In 1897, the manufacturer's suggested retail price (MSRP) was US$15.35.

It was speculated that 81,000 Marlin 1897 rifles were manufactured.

In 1997, Marlin manufactured a commemorative reissue of the firearm, with these versions dubbed the "1897 Century Limited".

==Design and features==
The Model 1897 improved upon the design of the Marlin Model 1892.

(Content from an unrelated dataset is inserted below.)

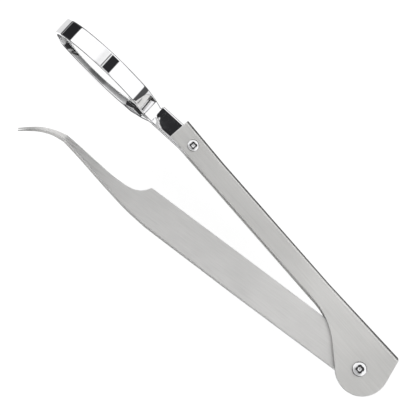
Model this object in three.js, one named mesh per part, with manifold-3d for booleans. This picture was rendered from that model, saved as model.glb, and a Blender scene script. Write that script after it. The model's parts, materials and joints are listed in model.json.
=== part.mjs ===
// Folding stamp tongs with a magnifier, in millimetres, +Z up.
//
// A folded sheet channel, the arm, carries a lens in a split chrome band at its square end and a pair of
// curved-tip tongs on the pivot screw at its round end. The tongs fold towards the open side of the arm.
//
// Frame: the origin is the centre of the pivot nut's flat rear face. +Z runs up the pivot axis, +X along the
// arm's spine towards the lens, and +Y towards the side that the tongs fold out on. Heights named below are
// measured from the middle plane between the two leaves, MID_Z above the origin.
import * as THREE from "three";
import { mergeVertices } from "three/addons/utils/BufferGeometryUtils.js";
import Module from "manifold-3d";

const wasm = await Module();
wasm.setup();

const DEGREE = Math.PI / 180;
const RUN = 0.1; // radial clearance of a turning fit
const SEAT = 0.05; // gap between faces that bear on each other

// Arm: sheet channel, open towards +Y
const SHEET = 0.7;
const ARM_HALF = 3.25; // half the outside width across the plates
const PLATE_INNER = ARM_HALF - SHEET;
const SPINE_Y = -9.75;
const OPEN_EDGE_Y = -3.3;
const ARM_END_X = 86;
const FOLD_R = 1;
const CORNER_R = 1.2;
const ROUND_END = { x: -0.54, y: -0.7, r: 7.92 };
const REAR_ROUND_END = { x: -0.54, y: -1, r: 7.62 }; // the rear plate's round end is a little smaller
const ROUND_END_BACK = 198.5 * DEGREE; // where the round end runs into the straight back edge
const SHOULDER_SLOPE = 36 * DEGREE;
const SHOULDER_R = 22;
const PIVOT_FLARE = { x: 24, slope: 0.03 }; // the spine leans out from here to the round end
const END_FLARE = { x: 70, slope: 0.024 }; // and from here to the square end

// Pivot stack
const HEAD_R = 2.15;
const HEAD_HIGH = 0.9;
const SHANK_R = 1.1;
const BARREL_R = 1.7;
const BARREL_TOP = 3.1;
const WASHER_R = 3.6;
const WASHER_LOW = 1.7;
const REAR_WASHER_THICK = 0.35;
const DISC_SPRING = { r: 3.4, thick: 0.25, rimThick: 0.2 };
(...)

The Model 1897 is a lever action, takedown rifle. It was only manufactured in takedown models chambered for .22 rimfire. It is a .22 S L L R firearm, meaning that it is chambered for .22 rimfire rounds, and is interchangeably able to fire .22 Long Rifle, .22 long, and .22 short. It uses a tubular magazine. Full-length models hold ten rounds of .22 Long Rifle, twenty rounds of .22 long, and twenty-five rounds of .22 short. Half-length models hold ten rounds of .22 Long Rifle, twelve rounds off .22 long, and sixteen rounds of .22 short. It has a hexagonal barrel.

The Model 1897's weight ranges between 5 lb and 6.25 lb. Its barrel length ranged between 16 in and 28 in. It is equipped with iron sights, featuring an open rear sight paired with a bead front sight. Standard to the gun is a plain straight-grip stock. However, versions are available with a pistol grip stock.

Among the variants produced was a compact "bicycle rifle" version with a 16-inch barrel. Only 216 versions of that variant were produced.

==Influence on later firearms==
The Model 1897's design influenced the Marlin Model 39, which ultimately evolved into the Marlin Model Golden 39A.